Most notable, however, is the punishment the Grimms thought up for her. When the queen shows up at Snow White’s wedding, she’s forced to step into iron shoes that had been cooking in the fire, and then dances until she falls down dead.

Hansel and Gretel
The version of the story we know is already pretty gruesome — the evil stepmother abandons the children to die in the forest, they happen upon a cannibalistic witch’s cottage, she fattens them up to eat, they outwit and kill her and escape. The Grimm version is basically the same, but in an early French version, called The Lost Children, the witch is the Devil, and the Devil wants to bleed the children on a sawhorse. Of course, they pretend not to know how to get on, so the Devil has his wife (who tried to help the poor kids earlier in the story) show them. They promptly slit her throat, steal all the Devil’s money, and run off.

Rapunzel
Rapunzel, Rapunzel, let down your hair. Well, in the Grimm version, she does, a little too often, to a prince, and winds up pregnant, innocently remarking to her jailer witch that her clothes feel too tight.
The witch, not to have any competition, chops off Rapunzel’s hair and magically transports her far away, where she lives as a beggar with no money, no home, and after a few months, two hungry mouths to feed. As for the prince, the witch lures him up and then pushes him from the window. Some thorn bushes break his fall, but also poke out his eyes. For all this extra bloodshed, however, there’s still a happy ending.

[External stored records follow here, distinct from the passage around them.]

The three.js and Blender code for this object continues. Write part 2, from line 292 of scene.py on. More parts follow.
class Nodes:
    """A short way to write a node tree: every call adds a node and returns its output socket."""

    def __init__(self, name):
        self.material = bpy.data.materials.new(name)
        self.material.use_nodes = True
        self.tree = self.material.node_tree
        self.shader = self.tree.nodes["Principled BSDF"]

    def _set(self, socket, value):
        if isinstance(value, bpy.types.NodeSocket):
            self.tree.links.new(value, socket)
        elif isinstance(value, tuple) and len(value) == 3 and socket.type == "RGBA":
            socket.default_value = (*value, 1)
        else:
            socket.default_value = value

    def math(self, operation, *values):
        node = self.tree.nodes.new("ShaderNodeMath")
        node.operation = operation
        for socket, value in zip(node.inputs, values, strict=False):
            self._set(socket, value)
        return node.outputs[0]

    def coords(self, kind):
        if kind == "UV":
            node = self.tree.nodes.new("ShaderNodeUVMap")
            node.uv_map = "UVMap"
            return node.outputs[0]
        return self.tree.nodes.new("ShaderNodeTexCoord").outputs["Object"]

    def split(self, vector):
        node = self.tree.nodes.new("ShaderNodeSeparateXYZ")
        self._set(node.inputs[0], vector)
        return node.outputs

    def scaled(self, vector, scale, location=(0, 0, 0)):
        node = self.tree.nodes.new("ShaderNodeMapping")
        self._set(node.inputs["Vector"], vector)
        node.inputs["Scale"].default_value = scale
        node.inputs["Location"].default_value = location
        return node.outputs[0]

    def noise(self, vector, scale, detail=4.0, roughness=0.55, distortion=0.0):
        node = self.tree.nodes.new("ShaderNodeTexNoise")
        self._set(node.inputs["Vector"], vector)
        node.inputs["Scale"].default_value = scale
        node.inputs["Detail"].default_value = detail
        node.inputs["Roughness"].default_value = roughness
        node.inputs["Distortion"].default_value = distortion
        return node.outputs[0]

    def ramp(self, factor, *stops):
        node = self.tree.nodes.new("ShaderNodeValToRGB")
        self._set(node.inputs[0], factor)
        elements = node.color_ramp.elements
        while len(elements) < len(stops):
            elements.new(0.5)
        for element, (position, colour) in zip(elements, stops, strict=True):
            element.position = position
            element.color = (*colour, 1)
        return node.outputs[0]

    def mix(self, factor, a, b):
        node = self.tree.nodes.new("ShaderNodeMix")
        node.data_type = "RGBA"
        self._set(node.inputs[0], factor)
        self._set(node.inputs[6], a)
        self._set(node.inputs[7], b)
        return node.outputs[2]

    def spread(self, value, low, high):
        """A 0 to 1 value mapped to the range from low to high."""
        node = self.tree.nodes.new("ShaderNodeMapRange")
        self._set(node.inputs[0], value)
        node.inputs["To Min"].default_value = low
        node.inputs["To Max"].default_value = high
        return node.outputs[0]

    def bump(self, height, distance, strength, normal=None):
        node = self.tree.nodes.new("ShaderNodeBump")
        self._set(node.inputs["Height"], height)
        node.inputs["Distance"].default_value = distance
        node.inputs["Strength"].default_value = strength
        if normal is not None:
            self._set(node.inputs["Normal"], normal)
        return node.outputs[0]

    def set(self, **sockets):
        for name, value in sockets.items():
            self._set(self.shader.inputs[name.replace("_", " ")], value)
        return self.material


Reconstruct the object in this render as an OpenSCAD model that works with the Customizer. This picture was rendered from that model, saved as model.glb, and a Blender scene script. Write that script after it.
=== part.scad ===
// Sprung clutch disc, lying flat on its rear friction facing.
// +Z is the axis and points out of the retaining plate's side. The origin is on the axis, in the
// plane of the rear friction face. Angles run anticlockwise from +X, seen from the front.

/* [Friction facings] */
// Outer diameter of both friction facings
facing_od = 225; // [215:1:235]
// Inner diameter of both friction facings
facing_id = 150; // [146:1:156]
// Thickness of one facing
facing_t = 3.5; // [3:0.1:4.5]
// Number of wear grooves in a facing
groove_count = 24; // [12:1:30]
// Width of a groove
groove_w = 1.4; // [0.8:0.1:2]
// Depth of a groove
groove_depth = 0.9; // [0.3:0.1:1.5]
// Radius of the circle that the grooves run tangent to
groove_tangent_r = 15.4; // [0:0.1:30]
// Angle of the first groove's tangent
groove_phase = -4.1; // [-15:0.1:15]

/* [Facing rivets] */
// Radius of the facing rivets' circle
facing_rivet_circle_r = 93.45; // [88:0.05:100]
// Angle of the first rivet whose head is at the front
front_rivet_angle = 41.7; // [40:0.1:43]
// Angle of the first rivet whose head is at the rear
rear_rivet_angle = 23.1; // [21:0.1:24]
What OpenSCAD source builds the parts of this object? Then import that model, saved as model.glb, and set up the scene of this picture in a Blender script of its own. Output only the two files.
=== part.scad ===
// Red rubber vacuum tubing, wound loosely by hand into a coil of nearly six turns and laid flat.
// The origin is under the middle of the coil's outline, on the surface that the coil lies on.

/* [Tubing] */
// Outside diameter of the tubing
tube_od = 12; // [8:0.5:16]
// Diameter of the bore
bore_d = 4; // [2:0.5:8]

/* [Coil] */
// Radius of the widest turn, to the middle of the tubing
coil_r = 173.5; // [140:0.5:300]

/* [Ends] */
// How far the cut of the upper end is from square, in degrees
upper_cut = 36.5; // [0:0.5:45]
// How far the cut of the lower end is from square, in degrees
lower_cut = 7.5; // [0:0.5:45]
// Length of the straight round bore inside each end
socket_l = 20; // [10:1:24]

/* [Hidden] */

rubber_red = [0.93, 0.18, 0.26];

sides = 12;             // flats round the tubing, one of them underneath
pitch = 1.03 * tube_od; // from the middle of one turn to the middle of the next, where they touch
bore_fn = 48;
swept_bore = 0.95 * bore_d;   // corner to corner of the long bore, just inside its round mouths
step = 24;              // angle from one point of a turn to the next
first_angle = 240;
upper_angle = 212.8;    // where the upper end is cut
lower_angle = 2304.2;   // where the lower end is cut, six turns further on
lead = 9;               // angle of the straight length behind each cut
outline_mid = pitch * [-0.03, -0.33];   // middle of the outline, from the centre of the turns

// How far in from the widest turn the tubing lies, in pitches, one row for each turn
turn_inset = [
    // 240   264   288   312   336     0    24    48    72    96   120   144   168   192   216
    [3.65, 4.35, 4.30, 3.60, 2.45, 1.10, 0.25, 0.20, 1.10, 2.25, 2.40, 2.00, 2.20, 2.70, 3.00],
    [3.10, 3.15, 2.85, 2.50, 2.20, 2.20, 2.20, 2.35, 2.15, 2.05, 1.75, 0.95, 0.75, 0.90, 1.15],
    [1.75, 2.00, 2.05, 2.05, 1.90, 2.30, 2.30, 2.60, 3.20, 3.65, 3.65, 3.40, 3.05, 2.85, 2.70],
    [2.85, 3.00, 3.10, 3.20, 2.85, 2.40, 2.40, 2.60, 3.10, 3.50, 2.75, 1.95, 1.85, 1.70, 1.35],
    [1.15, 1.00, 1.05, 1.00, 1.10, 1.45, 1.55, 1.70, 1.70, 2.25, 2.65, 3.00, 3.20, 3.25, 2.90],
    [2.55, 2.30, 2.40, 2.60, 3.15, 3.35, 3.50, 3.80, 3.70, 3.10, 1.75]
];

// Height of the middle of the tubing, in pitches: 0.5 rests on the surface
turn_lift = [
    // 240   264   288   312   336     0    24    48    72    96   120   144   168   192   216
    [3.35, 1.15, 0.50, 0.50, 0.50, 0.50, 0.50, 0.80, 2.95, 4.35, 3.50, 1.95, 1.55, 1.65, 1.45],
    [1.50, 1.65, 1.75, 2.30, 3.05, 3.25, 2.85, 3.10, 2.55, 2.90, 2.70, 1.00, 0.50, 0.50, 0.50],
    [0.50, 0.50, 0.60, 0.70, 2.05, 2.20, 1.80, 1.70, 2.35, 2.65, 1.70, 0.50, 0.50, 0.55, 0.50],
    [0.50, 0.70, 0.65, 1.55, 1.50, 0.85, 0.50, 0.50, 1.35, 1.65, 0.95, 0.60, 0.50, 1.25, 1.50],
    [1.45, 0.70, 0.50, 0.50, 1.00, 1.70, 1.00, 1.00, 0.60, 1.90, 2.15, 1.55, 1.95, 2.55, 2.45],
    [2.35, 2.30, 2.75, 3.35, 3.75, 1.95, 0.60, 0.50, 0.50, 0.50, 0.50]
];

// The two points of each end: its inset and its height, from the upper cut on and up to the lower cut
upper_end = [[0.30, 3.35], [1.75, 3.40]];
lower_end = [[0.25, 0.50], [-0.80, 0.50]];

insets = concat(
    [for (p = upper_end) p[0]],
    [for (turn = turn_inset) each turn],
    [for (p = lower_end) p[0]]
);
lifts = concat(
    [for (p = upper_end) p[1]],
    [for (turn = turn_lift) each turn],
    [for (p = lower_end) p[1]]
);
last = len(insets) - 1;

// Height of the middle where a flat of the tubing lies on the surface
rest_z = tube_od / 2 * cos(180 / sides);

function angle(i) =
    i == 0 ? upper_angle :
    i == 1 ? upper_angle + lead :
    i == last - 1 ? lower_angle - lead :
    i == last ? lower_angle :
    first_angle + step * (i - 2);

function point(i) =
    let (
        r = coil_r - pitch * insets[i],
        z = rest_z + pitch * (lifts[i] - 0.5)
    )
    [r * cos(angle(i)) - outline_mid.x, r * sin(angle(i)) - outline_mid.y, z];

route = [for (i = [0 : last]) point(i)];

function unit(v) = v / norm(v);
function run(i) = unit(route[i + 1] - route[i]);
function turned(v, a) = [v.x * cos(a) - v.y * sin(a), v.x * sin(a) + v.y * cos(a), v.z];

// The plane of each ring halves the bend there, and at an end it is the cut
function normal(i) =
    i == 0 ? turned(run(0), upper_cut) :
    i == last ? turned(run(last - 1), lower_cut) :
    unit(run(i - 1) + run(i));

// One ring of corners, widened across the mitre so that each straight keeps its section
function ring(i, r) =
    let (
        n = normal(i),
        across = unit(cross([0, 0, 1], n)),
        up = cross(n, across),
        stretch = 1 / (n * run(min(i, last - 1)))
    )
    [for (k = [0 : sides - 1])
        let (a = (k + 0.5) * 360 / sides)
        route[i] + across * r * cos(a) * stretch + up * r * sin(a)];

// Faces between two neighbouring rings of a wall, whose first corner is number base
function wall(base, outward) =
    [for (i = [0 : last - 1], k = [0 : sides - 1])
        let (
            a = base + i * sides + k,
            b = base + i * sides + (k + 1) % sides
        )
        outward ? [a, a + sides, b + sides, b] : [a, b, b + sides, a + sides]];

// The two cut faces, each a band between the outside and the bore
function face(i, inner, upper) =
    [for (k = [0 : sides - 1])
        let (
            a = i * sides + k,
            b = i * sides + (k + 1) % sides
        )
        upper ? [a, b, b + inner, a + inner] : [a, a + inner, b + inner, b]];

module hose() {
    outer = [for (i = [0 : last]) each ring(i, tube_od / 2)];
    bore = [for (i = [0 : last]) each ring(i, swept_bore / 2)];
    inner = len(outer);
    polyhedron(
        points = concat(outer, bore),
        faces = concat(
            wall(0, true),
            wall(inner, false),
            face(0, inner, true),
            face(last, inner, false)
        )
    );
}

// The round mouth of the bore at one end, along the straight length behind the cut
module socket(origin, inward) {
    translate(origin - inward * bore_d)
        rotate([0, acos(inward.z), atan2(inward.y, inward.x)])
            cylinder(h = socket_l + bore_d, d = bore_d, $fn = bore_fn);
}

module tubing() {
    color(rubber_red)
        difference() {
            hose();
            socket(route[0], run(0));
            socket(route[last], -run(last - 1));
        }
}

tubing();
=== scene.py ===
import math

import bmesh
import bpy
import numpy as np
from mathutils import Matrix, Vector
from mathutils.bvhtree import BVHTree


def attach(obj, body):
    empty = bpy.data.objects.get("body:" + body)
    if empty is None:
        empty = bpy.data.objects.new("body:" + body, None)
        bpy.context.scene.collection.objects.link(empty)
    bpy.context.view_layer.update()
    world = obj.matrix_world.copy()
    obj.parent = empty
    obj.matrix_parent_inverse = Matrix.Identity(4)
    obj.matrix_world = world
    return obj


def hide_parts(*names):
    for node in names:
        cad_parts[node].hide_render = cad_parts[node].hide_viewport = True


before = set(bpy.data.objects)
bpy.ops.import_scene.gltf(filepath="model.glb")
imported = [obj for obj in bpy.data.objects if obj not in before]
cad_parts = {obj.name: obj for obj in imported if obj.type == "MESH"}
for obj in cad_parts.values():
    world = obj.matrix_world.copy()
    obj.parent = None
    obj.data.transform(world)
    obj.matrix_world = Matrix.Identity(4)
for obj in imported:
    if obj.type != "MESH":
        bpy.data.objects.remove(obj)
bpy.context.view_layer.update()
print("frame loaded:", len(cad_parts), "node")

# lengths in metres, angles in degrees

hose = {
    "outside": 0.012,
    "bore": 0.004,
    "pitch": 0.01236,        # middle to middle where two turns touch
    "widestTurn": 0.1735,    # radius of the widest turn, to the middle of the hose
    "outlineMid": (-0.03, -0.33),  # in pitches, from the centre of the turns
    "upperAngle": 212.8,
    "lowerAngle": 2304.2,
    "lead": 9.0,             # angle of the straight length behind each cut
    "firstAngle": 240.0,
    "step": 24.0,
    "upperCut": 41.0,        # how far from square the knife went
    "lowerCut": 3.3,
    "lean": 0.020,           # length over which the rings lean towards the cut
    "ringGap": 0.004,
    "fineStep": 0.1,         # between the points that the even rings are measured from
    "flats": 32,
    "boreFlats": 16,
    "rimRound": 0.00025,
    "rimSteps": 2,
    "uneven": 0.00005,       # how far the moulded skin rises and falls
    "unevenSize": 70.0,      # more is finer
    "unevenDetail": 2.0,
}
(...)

Goldilocks and the Three Bears
In this tale’s earliest known incarnation, there was no Goldilocks — only the three bears and a fox called Scrapefoot, who enters the three bears’ palace, sleeps in their beds and messes around with their salmon of knowledge. In the end, she either gets thrown out of the window or eaten, depending on who’s telling the tale. Interestingly, it has been suggested that the use of the word “vixen” to mean female fox is how we got to Goldilocks, by means of a crafty old woman in the intervening story incarnations.

The Little Mermaid
We all know the story of the little mermaid: she sells her voice for a pair of legs, flops around for a bit, then wins her prince’s heart, right? Well, not exactly. In Hans Christian Andersen’s original tale, she trades tongue for legs all right, but part of the deal is that every step will be nearly unbearable, like walking on sharp swords, and the day after the prince marries someone else, she’ll die and turn into sea foam.
Hoping to win the prince’s heart, she dances for him, even though it’s agony. He claps along, but eventually decides to marry another. The mermaid’s sisters sell their hair to bring her a dagger and urge her to kill the prince and let his blood drip onto her feet, which will then become fins again. She sneaks up on him, but can’t bring herself to do it. So she dies, and dissolves into foam. Later, Andersen changed the ending, so that the mermaid becomes a “daughter of the air” — if she does good deeds for 300 years, she can get a soul and go to heaven. Many scholars find this rubbish.

The Frog Prince
Traditionally the very first story in the Grimm Brothers’ collection, this story is simple enough: the princess kisses the frog, out of the goodness of her heart, and he turns into a prince. Or, if you’re reading the original version, the frog tricks the resentful princess into making a deal with him, follows her home, keeps pushing himself further and further onto her silken pillow, until finally she hurls him against the wall. Somehow, this action is rewarded by his transformation into a prince, but it’s not even the most violent. In other early versions, she has to cut off his head instead. That’s rather far off from the traditional kiss, don’t you think?